Heat pump systems come in ducted and ductless varieties. The simplest upgrade is inside a home or building that has existing ducts in good condition. A central furnace can be swapped out for a heat pump that delivers both heating and air-conditioning. A ductless system is an option for homes that don’t have ducts. Ductless systems have wall- or ceiling-mounted units that provide climate control for a particular room or zone inside the building. In either case, proper insulation and air-sealing will improve efficiency and reduce operating costs and peak electric demand for a heat pump system. In very cold regions, a fuel backup system can be useful for when temperatures get below about 5°F.
Water Heating: Heat pump water heaters function in a similar way, heating water instead of air, and use a fraction of the energy of a conventional water heater or boiler. They store the heated water in a tank for later use. Heat pump water heaters usually are installed in a mechanical room or closet with proper ventilation to effectively pull heat from the air. New 120-volt models are more flexible and do not require a custom plug like the standard 240-volt models, allowing them to be located in more diverse locations.
Cooking and Clothes Drying: Household appliances for these uses are frequently powered by fossil fuels (usually natural gas). Efficient electric alternatives exist in the form of induction stovetops and heat pump clothes dryers. While both technologies offer efficiency and safety advantages compared to electric resistance or gas-fired versions, they frequently come at a higher price and may be more difficult to find in stores.
Weatherization, rooftop solar, battery storage, and electric vehicles offer additional benefits to an all-electric home, like lower energy costs, the ability to take advantage of special time-based electricity rates, and reduced greenhouse gas emissions.
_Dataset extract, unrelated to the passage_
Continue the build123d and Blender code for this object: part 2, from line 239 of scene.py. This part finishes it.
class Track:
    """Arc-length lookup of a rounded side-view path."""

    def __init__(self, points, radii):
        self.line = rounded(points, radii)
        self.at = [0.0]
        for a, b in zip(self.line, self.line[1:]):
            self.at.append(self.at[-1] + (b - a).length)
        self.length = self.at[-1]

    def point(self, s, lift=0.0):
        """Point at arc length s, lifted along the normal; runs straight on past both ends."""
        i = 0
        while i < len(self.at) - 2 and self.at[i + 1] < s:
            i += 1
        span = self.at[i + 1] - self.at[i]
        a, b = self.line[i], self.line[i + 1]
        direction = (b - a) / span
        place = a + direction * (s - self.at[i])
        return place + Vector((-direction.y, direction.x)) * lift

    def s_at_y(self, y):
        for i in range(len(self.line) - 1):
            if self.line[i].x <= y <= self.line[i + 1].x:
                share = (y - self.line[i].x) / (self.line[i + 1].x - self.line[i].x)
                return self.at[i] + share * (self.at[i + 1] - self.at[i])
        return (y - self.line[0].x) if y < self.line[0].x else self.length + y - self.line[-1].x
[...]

Overcoming Barriers to Building Electrification
Building electrification can have a high up-front cost. Electrification program administrators can make use of rebates, tax credits, and innovative financing strategies to lower costs for home electrification. The Inflation Reduction Act offers unprecedented incentives for efficient electrification technologies, especially for low- and moderate-income households. Electrification program administrators should design their programs to ensure that building owners can harness these incentives, which include:
Rebates: Depending on income, the Inflation Reduction Act offers up to $14,000 in direct rebates for electrification. Many utilities also offer rebates for efficient electric equipment, which can be used with the federal rebates to reduce costs even more.
Tax Credits: For people whose incomes are above the eligibility requirements for the rebates, the Inflation Reduction Act includes tax credits of $2,000 for installing heat pumps and heat pump water heaters.
Financing: High up-front costs can be broken into smaller payments over time. Some utilities offer inclusive investments such as on-bill financing. Third-party entities like green banks may also offer low-cost financing options for building upgrades.
Homeowners and landlords will leverage the financial incentives available only if they understand the benefits of efficient electric technologies. Our research found that because many people are not familiar with these technologies, successful electrification programs need to include consumer awareness campaigns, which often include outreach through social media, mailers, and online advertising. Programs can use billing, permitting, and census data to determine which buildings and households could benefit most from electrification.
Contractors also must understand efficient electric systems, but many are not trained to install equipment like heat pumps. Electrification programs have found success engaging existing contractors and providing training for new workers. To ensure contractors have enough business and can provide family-sustaining wages and benefits to their employees, building customer demand for electric equipment through awareness campaigns is key.
Meeting climate targets requires widespread building electrification, but many homeowners, landlords, and contractors are not equipped to overcome the barriers to electrification on their own. No single program design approach will work everywhere, but our report identifies effective strategies for successful residential electrification programs.